Repeat every line below exactly, word for word.

TASK DATA:
::::::

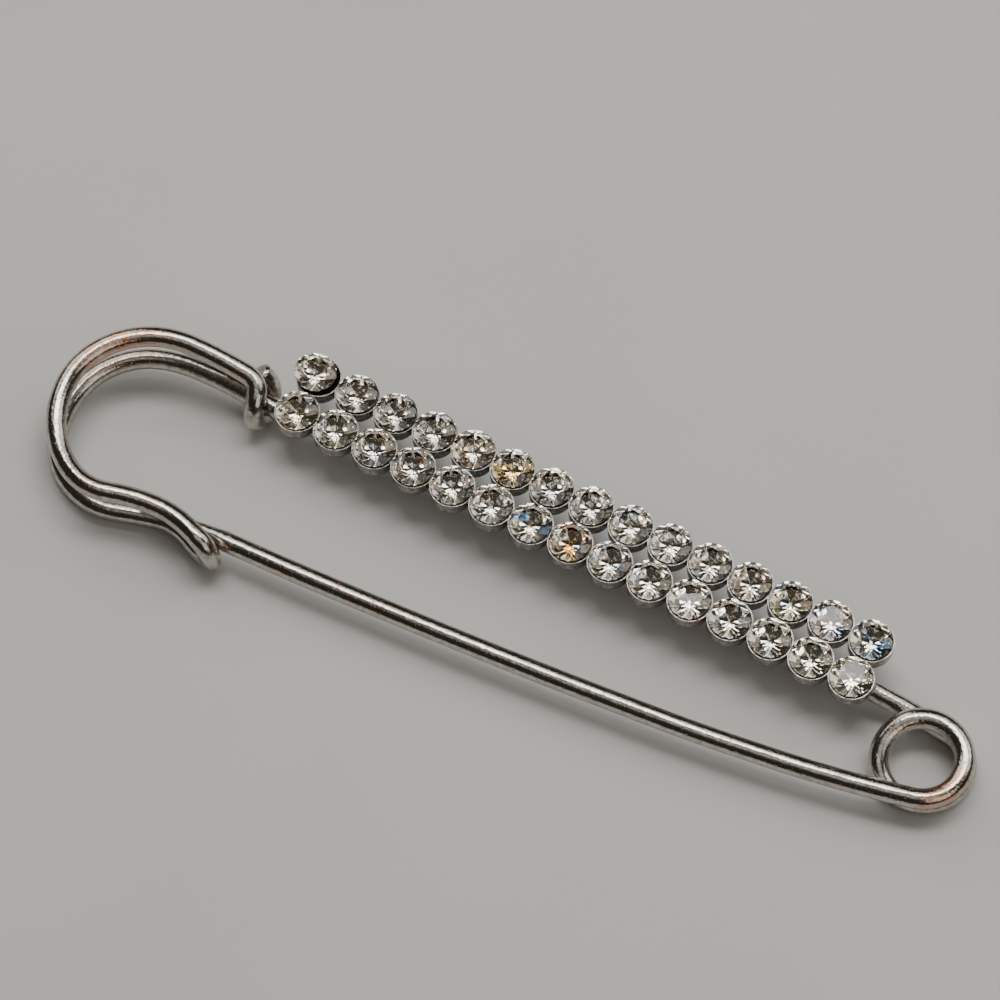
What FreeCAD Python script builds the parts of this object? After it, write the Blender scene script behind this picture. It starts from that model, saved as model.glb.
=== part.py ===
import FreeCAD, Part
import math
import os
import Sketcher

# A safety pin brooch, 76 mm long, lying on its side.
# One wire makes the coil, the straight bar, the looped head with its catch and the wrap around the bar.
# The pin leg swings about the coil. A casting of two rows of cups sits on the bar and holds cut stones.
# +X runs along the bar towards the coil, +Y from the pin leg to the bar, +Z up, the way the stones face.
# The origin is under the middle of the outline, on the surface that the brooch lies on.

Vector = FreeCAD.Vector
UP = Vector(0, 0, 1)

# Driving sizes in millimetres and degrees: cell name, value, meaning.
SIZES = [
    ("wire_diameter", 1.6, "wire of the pin"),
    ("coil_radius", 3.22, "middle of the wire to the middle of the coil"),
    ("coil_centre_x", 34.09, "middle of the upper turn"),
    ("coil_centre_y", 1.76, "middle of the upper turn"),
    ("coil_shift_x", 0.08, "how far the lower turn is off the upper one"),
    ("coil_shift_y", 0.45, "how far the lower turn is off the upper one"),
    ("coil_step", 22.5, "angle between two corners of the coil's outline"),
    ("leg_end_angle", -77.0, "where the pin leg runs into the coil"),
    ("bar_start_angle", 435.0, "where the coil runs out into the bar"),
    ("leg_split", 0.05, "slit between the pin leg and the coil"),
    ("leg_straight", 3.9, "straight root of the pin leg"),
    ("tip_length", 7.5, "tapered point of the pin leg"),
    ("tip_radius", 0.12, "end of the point"),
    ("wrap_radius", 1.68, "middle of the wrap to the middle of the bar"),
    ("bar_y", 4.68, "bar inside the wrap"),
    ("bar_height", 2.48, "bar inside the wrap"),
    ("stone_pitch", 3.38, "one stone to the next along a row"),
    ("row_distance", 3.44, "lower row to upper row"),
    ("lower_row_y", 4.31, "lower row of stones"),
    ("first_stone_x", -20.49, "first stone of each row, at the head's end"),
    ("girdle_height", 4.9, "widest line of a stone above the surface"),
    ("stone_radius", 1.65, "stone at its girdle"),
    ("girdle_half", 0.04, "half the thickness of the girdle"),
    ("table_height", 0.56, "table above the girdle"),
    ("table_radius", 0.98, "corner of the table"),
    ("star_radius", 1.3, "outer corner of a star facet"),
    ("culet_depth", 1.3, "culet below the girdle"),
    ("culet_radius", 0.12, "corner of the culet"),
    ("pavilion_radius", 1.2, "corner between two pavilion mains"),
    ("cup_rim_radius", 1.76, "outside of a cup at its rim"),
    ("cup_wall_radius", 1.74, "outside of a cup above its round foot"),
    ("cup_foot_round", 0.8, "radius of the foot's edge"),
    ("cup_height", 1.8, "foot to rim"),
    ("rim_drop", 0.2, "rim below the stone's girdle"),
    ("seat_top_radius", 1.85, "top of the conical seat"),
    ("seat_top_depth", 0.05, "top of the seat below the girdle"),
    ("seat_end_radius", 0.2, "bottom of the seat"),
    ("seat_end_depth", 1.4, "bottom of the seat below the girdle"),
    ("saddle_gap", 0.05, "room between the bar and its groove in the casting"),
    ("saddle_overrun", 2.0, "how far the groove's tool passes the bar's two corners"),
    ("proud_tilt", 7.0, "tilt of the one stone that stands proud"),
    ("proud_lift", 0.26, "lift of that stone"),
    ("proud_shift", -0.3, "how far along X it is off its cup"),
]

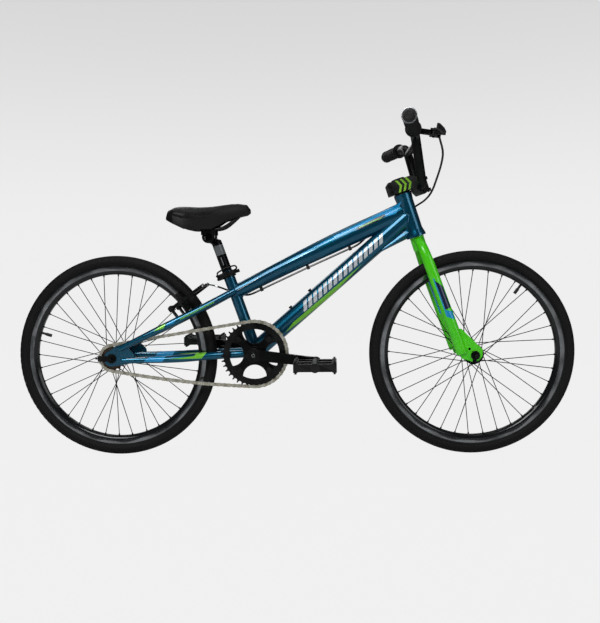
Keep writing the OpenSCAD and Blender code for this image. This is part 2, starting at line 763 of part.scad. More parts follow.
module rim(valve_angle) {
    difference() {
        rotate([90, 0, 0]) rotate_extrude($fn = 144) difference() {
            polygon([
                [rim_bed_r, -4], [rim_bed_r, 4], [rim_bed_r + 4, 7.5], [rim_bed_r + 8, rim_w / 2],
                [rim_r, rim_w / 2], [rim_r, well], [rim_r - 10, well], [rim_r - 12, well - 2],
                [rim_r - 12, 2 - well], [rim_r - 10, -well], [rim_r, -well], [rim_r, -rim_w / 2],
                [rim_bed_r + 8, -rim_w / 2], [rim_bed_r + 4, -7.5]]);
            polygon([
                [rim_bed_r + 2.2, -3], [rim_bed_r + 2.2, 3], [rim_bed_r + 5, 6], [rim_bed_r + 8.5, well],
                [rim_bed_r + 8.5, -well], [rim_bed_r + 5, -6]]);
        }
        rotate([0, -valve_angle, 0]) rotate([0, 90, 0])
            translate([0, 0, rim_bed_r - 5]) cylinder(r = 3.3, h = 30, $fn = 24);
        for (i = [0:spoke_count - 1]) at_spoke(i) cylinder(r = nipple_r + 0.25, h = 300, $fn = 24);
    }
}

hub_hole_r = 21;
flange_half_t = 1.4;
flange_r_out = 25;
front_flange_y = 31;
rear_flange_y = 29;
nipple_r = 1.9;
cross_deg = 60;
spoke_phase = 8.5;
flange_side = spoke_d / 2 + flange_half_t + 0.15;

// A spoke outside the flange leans in over its edge, so it starts further out
outer_extra = 2.5;

// Ends of spoke i: sides alternate, and on each side every other spoke leads or trails
function spoke_side(i) = i % 2 == 0 ? 1 : -1;
function spoke_lead(i) = floor(i / 2) % 2 == 0 ? 1 : -1;
function rim_angle(i) = spoke_phase + 360 * i / spoke_count;
function hub_angle(i) = rim_angle(i) + cross_deg * spoke_lead(i);
function side_off(i) = flange_side + (spoke_lead(i) > 0 ? outer_extra : 0);
function hub_end(i, fy) = [hub_hole_r * cos(hub_angle(i)),
    spoke_side(i) * (fy + side_off(i) * spoke_lead(i)), hub_hole_r * sin(hub_angle(i))];
function rim_end(i) = [(rim_bed_r + 5) * cos(rim_angle(i)), spoke_side(i) * 1.2, (rim_bed_r + 5) * sin(rim_angle(i))];

// Signed length of the bent end that passes through the flange
function elbow(i) = spoke_side(i) * spoke_lead(i) * (side_off(i) + flange_half_t + 1);

// Places a child at the rim end of spoke i, with its +Z along the spoke from 8 mm inside the bed
module at_spoke(i, fy = rear_flange_y) {
    a = rim_end(i) - unit(rim_end(i) - hub_end(i, fy)) * 9;
    d = rim_end(i) - hub_end(i, fy);
    translate(a) rotate([0, acos(d[2] / norm(d)), atan2(d[1], d[0])]) children();
}

module spokes(fy) {
    for (i = [0:spoke_count - 1]) union() {
        rod(hub_end(i, fy), rim_end(i), spoke_d / 2, 16);
        rod(hub_end(i, fy) + [0, sign(elbow(i)) * spoke_d / 2, 0], hub_end(i, fy) - [0, elbow(i), 0],
            spoke_d / 2 + 0.1, 16);
        at_spoke(i, fy) cylinder(r = nipple_r, h = 9.5, $fn = 16);
    }
}

// Hub shell with two flanges and a cartridge bearing at each end; stub is the thread for a freewheel
module hub(fy, end_y, stub) {
    difference() {
        union() {
            y_rod(12, -fy, fy);
            both() y_rod(flange_r_out, fy - flange_half_t, fy + flange_half_t);
            both() y_rod(14, fy - 6, end_y - 9);
            if (stub > 0) y_rod(stub, -end_y + 4, -fy);
        }
        y_rod(11, -end_y, end_y);
        for (i = [0:spoke_count - 1]) translate(hub_end(i, fy)) rotate([90, 0, 0])
            cylinder(r = spoke_d / 2 + 0.2, h = 20, center = true, $fn = 16);
    }
    both() y_ring(11, axle_r + running, end_y - 18, end_y - 10);
}

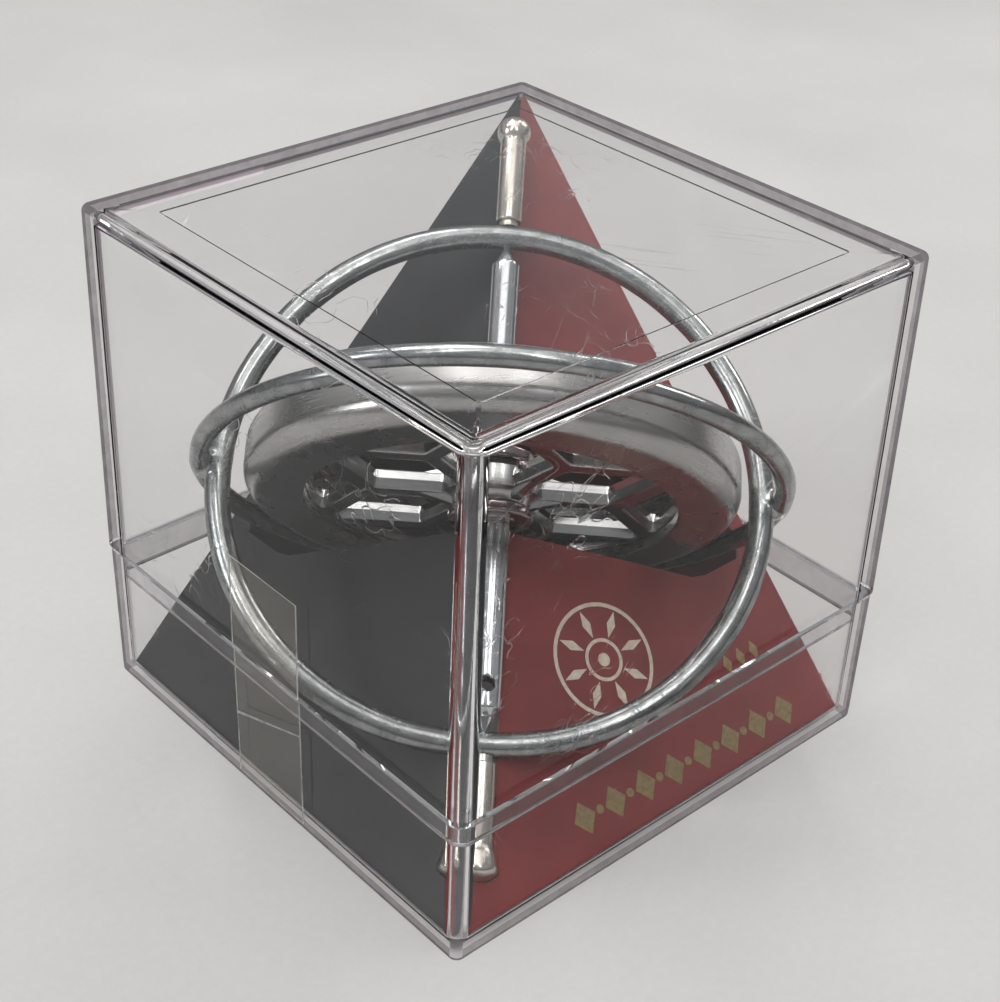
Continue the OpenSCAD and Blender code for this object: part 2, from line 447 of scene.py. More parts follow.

::::::

FINISHED ANSWER:
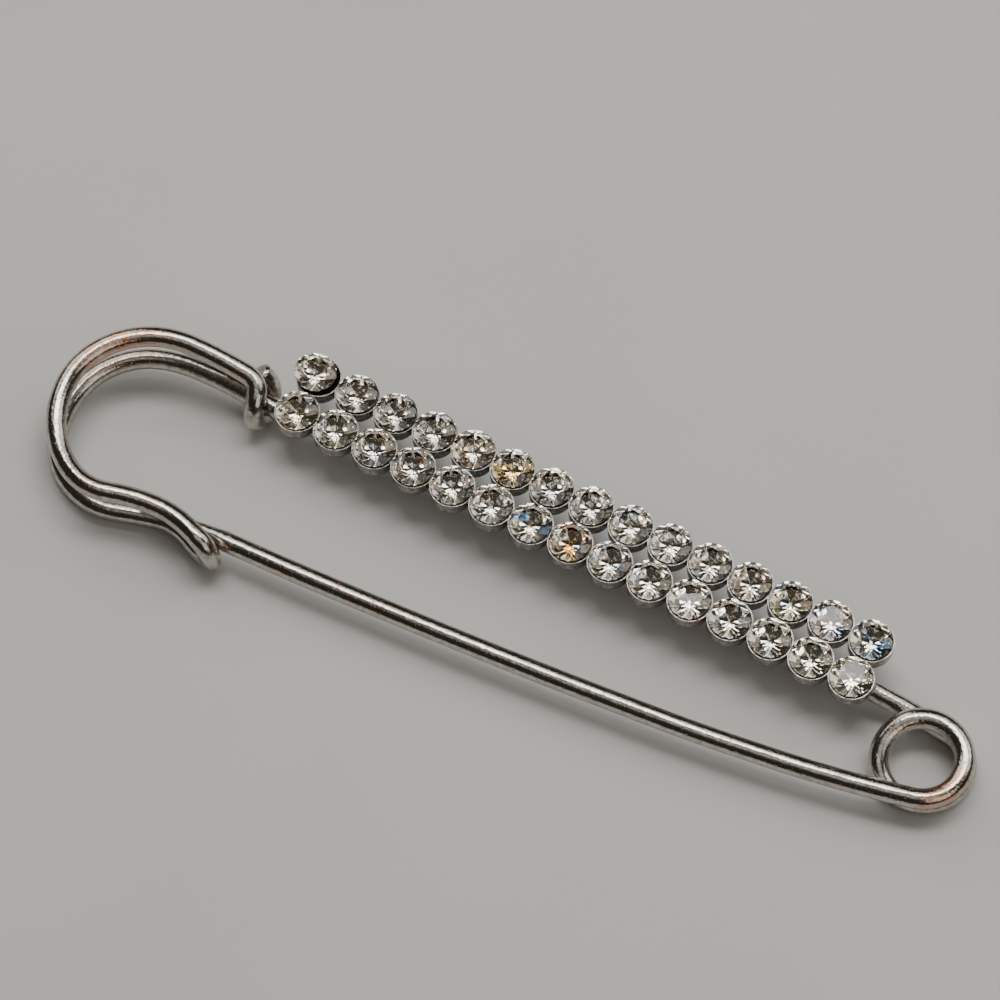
What FreeCAD Python script builds the parts of this object? After it, write the Blender scene script behind this picture. It starts from that model, saved as model.glb.
=== part.py ===
import FreeCAD, Part
import math
import os
import Sketcher

# A safety pin brooch, 76 mm long, lying on its side.
# One wire makes the coil, the straight bar, the looped head with its catch and the wrap around the bar.
# The pin leg swings about the coil. A casting of two rows of cups sits on the bar and holds cut stones.
# +X runs along the bar towards the coil, +Y from the pin leg to the bar, +Z up, the way the stones face.
# The origin is under the middle of the outline, on the surface that the brooch lies on.

Vector = FreeCAD.Vector
UP = Vector(0, 0, 1)

# Driving sizes in millimetres and degrees: cell name, value, meaning.
SIZES = [
    ("wire_diameter", 1.6, "wire of the pin"),
    ("coil_radius", 3.22, "middle of the wire to the middle of the coil"),
    ("coil_centre_x", 34.09, "middle of the upper turn"),
    ("coil_centre_y", 1.76, "middle of the upper turn"),
    ("coil_shift_x", 0.08, "how far the lower turn is off the upper one"),
    ("coil_shift_y", 0.45, "how far the lower turn is off the upper one"),
    ("coil_step", 22.5, "angle between two corners of the coil's outline"),
    ("leg_end_angle", -77.0, "where the pin leg runs into the coil"),
    ("bar_start_angle", 435.0, "where the coil runs out into the bar"),
    ("leg_split", 0.05, "slit between the pin leg and the coil"),
    ("leg_straight", 3.9, "straight root of the pin leg"),
    ("tip_length", 7.5, "tapered point of the pin leg"),
    ("tip_radius", 0.12, "end of the point"),
    ("wrap_radius", 1.68, "middle of the wrap to the middle of the bar"),
    ("bar_y", 4.68, "bar inside the wrap"),
    ("bar_height", 2.48, "bar inside the wrap"),
    ("stone_pitch", 3.38, "one stone to the next along a row"),
    ("row_distance", 3.44, "lower row to upper row"),
    ("lower_row_y", 4.31, "lower row of stones"),
    ("first_stone_x", -20.49, "first stone of each row, at the head's end"),
    ("girdle_height", 4.9, "widest line of a stone above the surface"),
    ("stone_radius", 1.65, "stone at its girdle"),
    ("girdle_half", 0.04, "half the thickness of the girdle"),
    ("table_height", 0.56, "table above the girdle"),
    ("table_radius", 0.98, "corner of the table"),
    ("star_radius", 1.3, "outer corner of a star facet"),
    ("culet_depth", 1.3, "culet below the girdle"),
    ("culet_radius", 0.12, "corner of the culet"),
    ("pavilion_radius", 1.2, "corner between two pavilion mains"),
    ("cup_rim_radius", 1.76, "outside of a cup at its rim"),
    ("cup_wall_radius", 1.74, "outside of a cup above its round foot"),
    ("cup_foot_round", 0.8, "radius of the foot's edge"),
    ("cup_height", 1.8, "foot to rim"),
    ("rim_drop", 0.2, "rim below the stone's girdle"),
    ("seat_top_radius", 1.85, "top of the conical seat"),
    ("seat_top_depth", 0.05, "top of the seat below the girdle"),
    ("seat_end_radius", 0.2, "bottom of the seat"),
    ("seat_end_depth", 1.4, "bottom of the seat below the girdle"),
    ("saddle_gap", 0.05, "room between the bar and its groove in the casting"),
    ("saddle_overrun", 2.0, "how far the groove's tool passes the bar's two corners"),
    ("proud_tilt", 7.0, "tilt of the one stone that stands proud"),
    ("proud_lift", 0.26, "lift of that stone"),
    ("proud_shift", -0.3, "how far along X it is off its cup"),
]

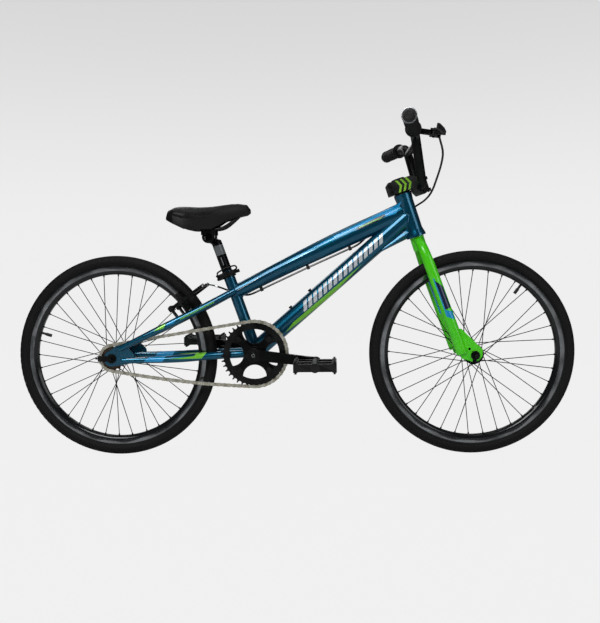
Keep writing the OpenSCAD and Blender code for this image. This is part 2, starting at line 763 of part.scad. More parts follow.
module rim(valve_angle) {
    difference() {
        rotate([90, 0, 0]) rotate_extrude($fn = 144) difference() {
            polygon([
                [rim_bed_r, -4], [rim_bed_r, 4], [rim_bed_r + 4, 7.5], [rim_bed_r + 8, rim_w / 2],
                [rim_r, rim_w / 2], [rim_r, well], [rim_r - 10, well], [rim_r - 12, well - 2],
                [rim_r - 12, 2 - well], [rim_r - 10, -well], [rim_r, -well], [rim_r, -rim_w / 2],
                [rim_bed_r + 8, -rim_w / 2], [rim_bed_r + 4, -7.5]]);
            polygon([
                [rim_bed_r + 2.2, -3], [rim_bed_r + 2.2, 3], [rim_bed_r + 5, 6], [rim_bed_r + 8.5, well],
                [rim_bed_r + 8.5, -well], [rim_bed_r + 5, -6]]);
        }
        rotate([0, -valve_angle, 0]) rotate([0, 90, 0])
            translate([0, 0, rim_bed_r - 5]) cylinder(r = 3.3, h = 30, $fn = 24);
        for (i = [0:spoke_count - 1]) at_spoke(i) cylinder(r = nipple_r + 0.25, h = 300, $fn = 24);
    }
}

hub_hole_r = 21;
flange_half_t = 1.4;
flange_r_out = 25;
front_flange_y = 31;
rear_flange_y = 29;
nipple_r = 1.9;
cross_deg = 60;
spoke_phase = 8.5;
flange_side = spoke_d / 2 + flange_half_t + 0.15;

// A spoke outside the flange leans in over its edge, so it starts further out
outer_extra = 2.5;

// Ends of spoke i: sides alternate, and on each side every other spoke leads or trails
function spoke_side(i) = i % 2 == 0 ? 1 : -1;
function spoke_lead(i) = floor(i / 2) % 2 == 0 ? 1 : -1;
function rim_angle(i) = spoke_phase + 360 * i / spoke_count;
function hub_angle(i) = rim_angle(i) + cross_deg * spoke_lead(i);
function side_off(i) = flange_side + (spoke_lead(i) > 0 ? outer_extra : 0);
function hub_end(i, fy) = [hub_hole_r * cos(hub_angle(i)),
    spoke_side(i) * (fy + side_off(i) * spoke_lead(i)), hub_hole_r * sin(hub_angle(i))];
function rim_end(i) = [(rim_bed_r + 5) * cos(rim_angle(i)), spoke_side(i) * 1.2, (rim_bed_r + 5) * sin(rim_angle(i))];

// Signed length of the bent end that passes through the flange
function elbow(i) = spoke_side(i) * spoke_lead(i) * (side_off(i) + flange_half_t + 1);

// Places a child at the rim end of spoke i, with its +Z along the spoke from 8 mm inside the bed
module at_spoke(i, fy = rear_flange_y) {
    a = rim_end(i) - unit(rim_end(i) - hub_end(i, fy)) * 9;
    d = rim_end(i) - hub_end(i, fy);
    translate(a) rotate([0, acos(d[2] / norm(d)), atan2(d[1], d[0])]) children();
}

module spokes(fy) {
    for (i = [0:spoke_count - 1]) union() {
        rod(hub_end(i, fy), rim_end(i), spoke_d / 2, 16);
        rod(hub_end(i, fy) + [0, sign(elbow(i)) * spoke_d / 2, 0], hub_end(i, fy) - [0, elbow(i), 0],
            spoke_d / 2 + 0.1, 16);
        at_spoke(i, fy) cylinder(r = nipple_r, h = 9.5, $fn = 16);
    }
}

// Hub shell with two flanges and a cartridge bearing at each end; stub is the thread for a freewheel
module hub(fy, end_y, stub) {
    difference() {
        union() {
            y_rod(12, -fy, fy);
            both() y_rod(flange_r_out, fy - flange_half_t, fy + flange_half_t);
            both() y_rod(14, fy - 6, end_y - 9);
            if (stub > 0) y_rod(stub, -end_y + 4, -fy);
        }
        y_rod(11, -end_y, end_y);
        for (i = [0:spoke_count - 1]) translate(hub_end(i, fy)) rotate([90, 0, 0])
            cylinder(r = spoke_d / 2 + 0.2, h = 20, center = true, $fn = 16);
    }
    both() y_ring(11, axle_r + running, end_y - 18, end_y - 10);
}

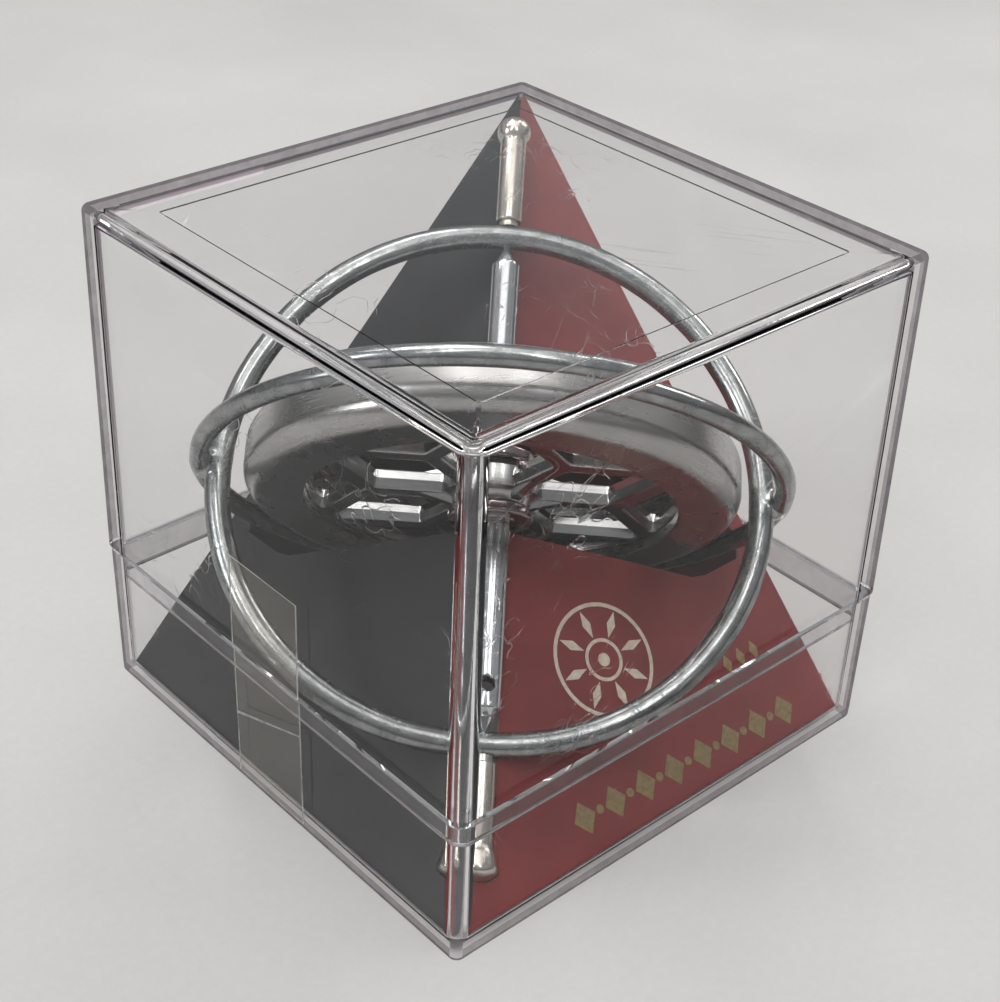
Continue the OpenSCAD and Blender code for this object: part 2, from line 447 of scene.py. More parts follow.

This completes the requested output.